Зафыркал, затрещал мотор. Через несколько секунд он уже выл сухим металлическим голосом и, взяв самую высокую ноту, вдруг оборвался. Потом снова по нарастающей пронесся протяжный гул, и из леса, упруго подпрыгивая, выскочил И-16. Не пробежав и четверти аэродрома, с тем легким и стремительным изяществом, какое доступно только маленьким, вертким птицам, истребитель взмыл вверх. Один круг над аэродромом — и он уже на высоте три тысячи метров. Сделав по виражу вправо и влево, летчик убавил обороты мотора и погасил скорость. Теперь, казалось, машина не летела, а висела в воздухе. Потом, крутясь вокруг своей продольной оси, начала штопорить. Сделав четыре витка, самолет замер и пошел в пикирование. Затем легко взмыл вверх, сделав петлю, и тут же без передышки — иммельман, переворот, горку градусов под восемьдесят, поворот через крыло и — пошел на посадку.

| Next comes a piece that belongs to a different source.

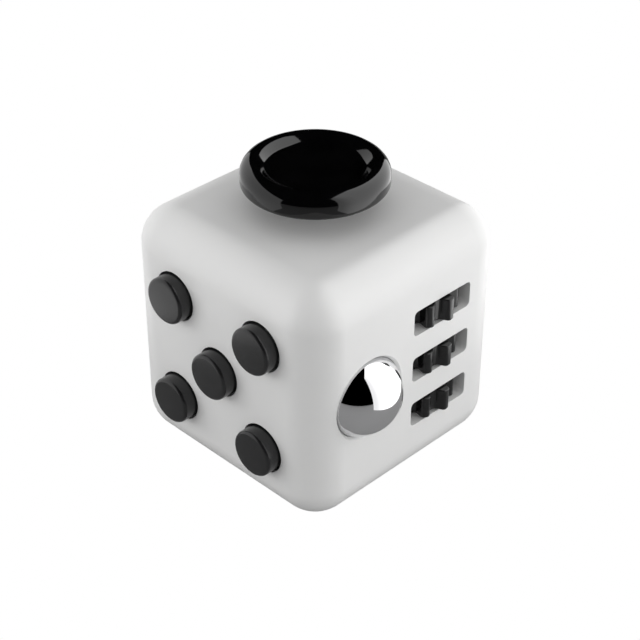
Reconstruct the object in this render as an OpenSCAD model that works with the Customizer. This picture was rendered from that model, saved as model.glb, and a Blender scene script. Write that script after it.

В воздушном рисунке пилота чувствовалось мастерство — тонкость, стремительность и красота. Нельзя было не залюбоваться! Но какой же еще длинный путь лежит перед Выборновым, чтобы стать настоящим истребителем! Нужно научиться весь этот комплекс выполнять у самой земли, тогда можно считать — пилотаж освоен. Останется еще самое сложное — овладеть стрельбой по конусу!
За Выборновым сдал зачет Николай Тимонов. Потом в воздух пошел летчик Саша Гусь. Взлетел, как всегда, хорошо. Задание такое же, как и у всех. Только попросил разрешения штопор выполнить не в начале пилотажа, а после. Дело в том, что никто из молодых никогда не делал на И-16 больше двух витков штопора и мало кто знал, что с третьего витка характер вращения самолета резко менялся: машина круче, почти вертикально опускала нос к земле, вертелась значительно быстрее, возникали неприятно шипящие звуки от крыльев, рассекающих воздух. Земля от бешеного круговорота, казалось, сама крутилась, как диск. Глаза затушевывала искрящаяся пелена. Терялось представление о пространстве и времени — сказывался эффект вращения. Летчику нужны очень зоркий глаз и твёрдые мышцы, чтобы уметь при этом точно определить свое положение и безошибочно вывести самолет в нужное направление. В бою бывает всякое, и летчика надо готовить ко всему.